How a Red Lobster Waiter Built a Business Empire

Since the mid-nineties, Daymond John’s company FUBU has cleared over $6 billion in global sales. Perhaps best known as one of the regular cast members of ABC’s Shark Tank, Daymond serves as a living example of a person who pulled himself up from meager beginnings to become one of the world’s best businessmen.

Birth of an Empire

At the age of 10, Daymond’s parents divorced and he was forced to begin working to help his mother pay the bills. His first job was handing out flyers in his Hollis, Queens neighborhood for $2 an hour. After graduating high school, Daymond took a job working as a waiter at Red Lobster. At the age of 20, after his mother asked him what he planned to do with his life, Daymond responded that he planned to create an apparel line for men. So, his mother showed him how to sew a wool beanie-styled hat that was popular then in the hip-hop culture. Daymond made 80 of them and began to sell them on a street corner in Queens. He sold them at $10 a piece and within an hour-and-a-half, had sold them all. For it, he made $800. Within an hour of his last sale, Daymond was making more hats. Soon, recognizing her son’s potential, Daymond’s mother mortgaged her home to help finance her son’s business.

Identifying Untapped Markets

Soon, Daymond began screen printing t-shirts with slogans like, ‘What happened to poor Rodney King?’ and ‘Free Mike Tyson’. Daymond remarked in an interview with the Washington Post that, ‘It showed me something about the reason people buy clothes—that when there’s an emotional slogan or an emotional connection, products sell quicker. That’s when I started thinking about this concept of “for us, by us.”’

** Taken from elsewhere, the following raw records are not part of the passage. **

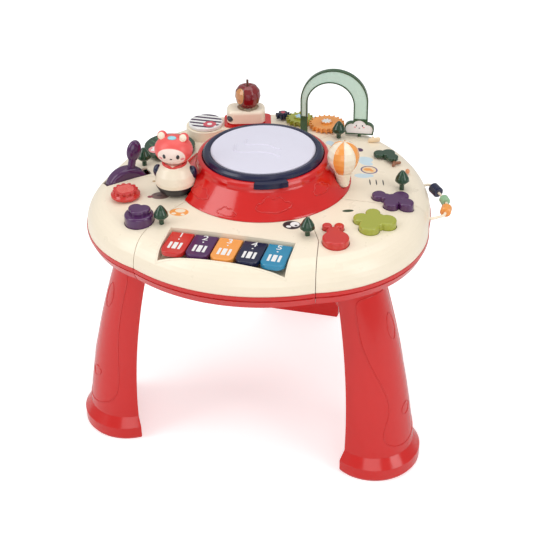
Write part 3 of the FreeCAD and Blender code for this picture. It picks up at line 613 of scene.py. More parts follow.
@dataclass(frozen=True)
class Plastic:
    """Moulded plastic finish.

    Args of the class: name, colour, roughness of the polish, relief of the surface, how much the
    tone wanders, how much clear coat lies on it, and the radius of its softened edges in millimetres.
    """

    name: str
    colour: Colour
    roughness: float = 0.24
    relief: Relief = Relief.POLISHED
    tone: float = 0.10
    coat: float = 0.25
    edge_mm: float = 0.5

    def material(self, effects: Effects, paint: "Paint | None" = None) -> Material:
        """Builds the material.

        Args:
            effects: The shared groups.
            paint: What is printed on it, or painted on it as shade, if anything.
        Returns:
            The material.
        """
        made = bpy.data.materials.new(self.name)
        made.use_nodes = True
        w = Wiring(made.node_tree)
        shader = made.node_tree.nodes["Principled BSDF"]
        at = w.node("ShaderNodeTexCoord").outputs["Object"]
        colour = paint.apply(w, effects, at, self.colour) if paint else (*self.colour, 1.0)
        skin = w.group(effects.skin, Vector=at, Colour=colour, Tone=self.tone, Rough=self.roughness)
        w.feed(shader.inputs["Base Color"], skin.outputs["Colour"])
        w.feed(shader.inputs["Roughness"], skin.outputs["Roughness"])
        shader.inputs["Coat Weight"].default_value = self.coat
        shader.inputs["Coat Roughness"].default_value = 0.08
        bump = w.node("ShaderNodeBump")
        bump.inputs["Strength"].default_value = self.relief.value
        bump.inputs["Distance"].default_value = 0.0004
        w.feed(bump.inputs["Height"], skin.outputs["Height"])
        soft = w.node("ShaderNodeBevel", samples=4)
        soft.inputs["Radius"].default_value = self.edge_mm * MM
        w.feed(bump.inputs["Normal"], soft.outputs["Normal"])
        w.feed(shader.inputs["Normal"], bump.outputs["Normal"])
        return made


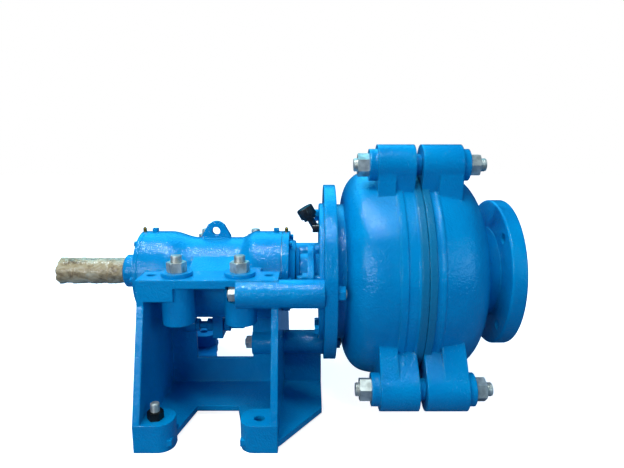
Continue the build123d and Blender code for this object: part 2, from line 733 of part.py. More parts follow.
def outer_race(x0, flip):
    """Outer race with its sloped track; flip turns it end for end."""
    small, large = race_slope(ROLLER_R + FIT)
    if flip:
        small, large = large, small
    return turned([(x0, small), (x0, RACE_R), (x0 + BEARING, RACE_R), (x0 + BEARING, large)])


def inner_race(x0, flip):
    """Inner race with its sloped track."""
    small, large = race_slope(-ROLLER_R - FIT)
    if flip:
        small, large = large, small
    return turned([(x0, SEAT_R + FIT), (x0, small), (x0 + BEARING, large), (x0 + BEARING, SEAT_R + FIT)])


def rollers_of(x0, flip, radius, length):
    """Ring of tilted rollers for one bearing."""
    tilt = -ROLLER_TILT if flip else ROLLER_TILT
    roller = Rot(0, 90 - tilt, 0) * Cylinder(radius, length)
    first = Pos(x0 + BEARING / 2, 0, ROLLER_PITCH_R) * roller
    return [Pos(0, 0, AXIS_Z) * Rot(angle, 0, 0) * first for _, _, angle in around(ROLLER_COUNT, 1)]


def roller_set(x0, flip):
    """The rollers of one bearing as separate solids."""
    return separate(rollers_of(x0, flip, ROLLER_R, ROLLER_LENGTH))


def cage(x0, flip):
    """Thin cone with a pocket for each roller."""
    half = ROLLER_LENGTH / 2 + CAGE_RIM
    rise = half * sin(radians(ROLLER_TILT)) * (-1 if flip else 1)
    middle = x0 + BEARING / 2
    low, high = ROLLER_PITCH_R - rise, ROLLER_PITCH_R + rise
    web = CAGE / 2
    ring = turned([(middle - half, low - web), (middle - half, low + web), (middle + half, high + web),
                   (middle + half, high - web)])
    for pocket in rollers_of(x0, flip, ROLLER_R + CAGE_GAP, ROLLER_LENGTH + 2 * CAGE_GAP):
        ring -= pocket
    return ring


def drive_labyrinth():
    """Sealing collar that turns with the shaft at the drive end."""
    disc = LABYRINTH_DISC
    bore = SLEEVE_SEAT_R + FIT
    end = disc + LABYRINTH_THICK
    return turned([
        (LABYRINTH_LEFT, bore), (LABYRINTH_LEFT, LABYRINTH_R - 2), (LABYRINTH_LEFT + 2, LABYRINTH_R),
        (disc, LABYRINTH_R), (disc, LABYRINTH_DISC_R), (end, LABYRINTH_DISC_R),
        (end, LABYRINTH_NECK_R), (LEFT_BEARING, LABYRINTH_NECK_R), (LEFT_BEARING, bore),
    ])


def pump_labyrinth():
    """Sealing collar between the pump-side bearing and the sleeve."""
    hub_end = HOUSING_RIGHT + PUMP_COVER + PUMP_COVER_HUB
    right = SLEEVE_LEFT
    bore = SLEEVE_SEAT_R + FIT
    start = hub_end + BOLT_CLEARANCE
    bearing = RIGHT_BEARING + BEARING
    return turned([(bearing, bore), (bearing, LABYRINTH_NECK_R), (start, LABYRINTH_NECK_R),
                   (start, PUMP_LABYRINTH_R), (right, PUMP_LABYRINTH_R - 3), (right, bore)])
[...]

According to Daymond, at the time he’d heard that the top clothing lines were shying away from making clothes for hip-hop and rap culture because they didn’t want to be associated with it. Daymond saw this as an opportunity to move into a niche market where his message of ‘for us, by us’ would resonate. Thus, FUBU was born.

On the Hustle

At the time, Daymond and a small group of four co-workers would drive to large events and expos across the northeast and sell the hats and t-shirts. At the same time, Daymond had been able to convince several well known rappers to wear the attire in their music videos. Though he didn’t even have enough merchandise to allow them all to keep the attire, the appearance of the brand in so many high profile videos gave the brand the appearance of being much larger than it was. Despite his merchandise appearing in over 30 music videos, Daymond still was still working full-time at Red Lobster. Soon however, the 60 hour weeks at the restaurant were taking too much time away from his company and Daymond had to quit waiting tables to concentrate on the business full-time.

A Very Close Call

The company progressed with financing from savings and credit cards, until a ‘Magic’ convention in Las Vegas in 1994 saw retailers place over $300,000 worth of orders. The small operation didn’t have the capital to fulfill these orders, and after being turned down by 26 banks, the decision was made to take out a second $120,000 mortgage on his mother’s house to raise the money. The house was quickly converted into a makeshift factory, and the merchandise was soon flying out the door. But it wasn’t all smooth sailing. Having never dealt with the financial responsibilities of paying staff, waiting on a supply chain, and covering overhead before, the company soon ran out of money and it looked as though Daymond was going to be faced with losing his mother’s house. So with the last $500 he had left, he took out an ad in the New York Times which read, ‘A million dollars in sales. Needs financing.’ The Hail Mary connected and according to Daymond, ‘Samsung America’s textile division saw the ad and gave me a call, and we ended up doing a distribution deal with them. That changed everything.’

Beyond the First Venture

Today, FUBU has earned over $6 billion in sales worldwide. Though the appeal of the brand declined in the 2000’s, Daymond’s star continued to rise. He soon booked a principle role on ABC’s Shark Tank, and has invested in, and served as mentor to, many successful businesses. He is also the New York Times bestselling author of ‘The Power of Broke’, and was even appointed a Presidential Ambassador for Global Entrepreneurship by President Barrack Obama in 2015. Today, Daymond John’s estimated worth sits at over $300 million; a far cry from his days selling hats on the street corner in Queens.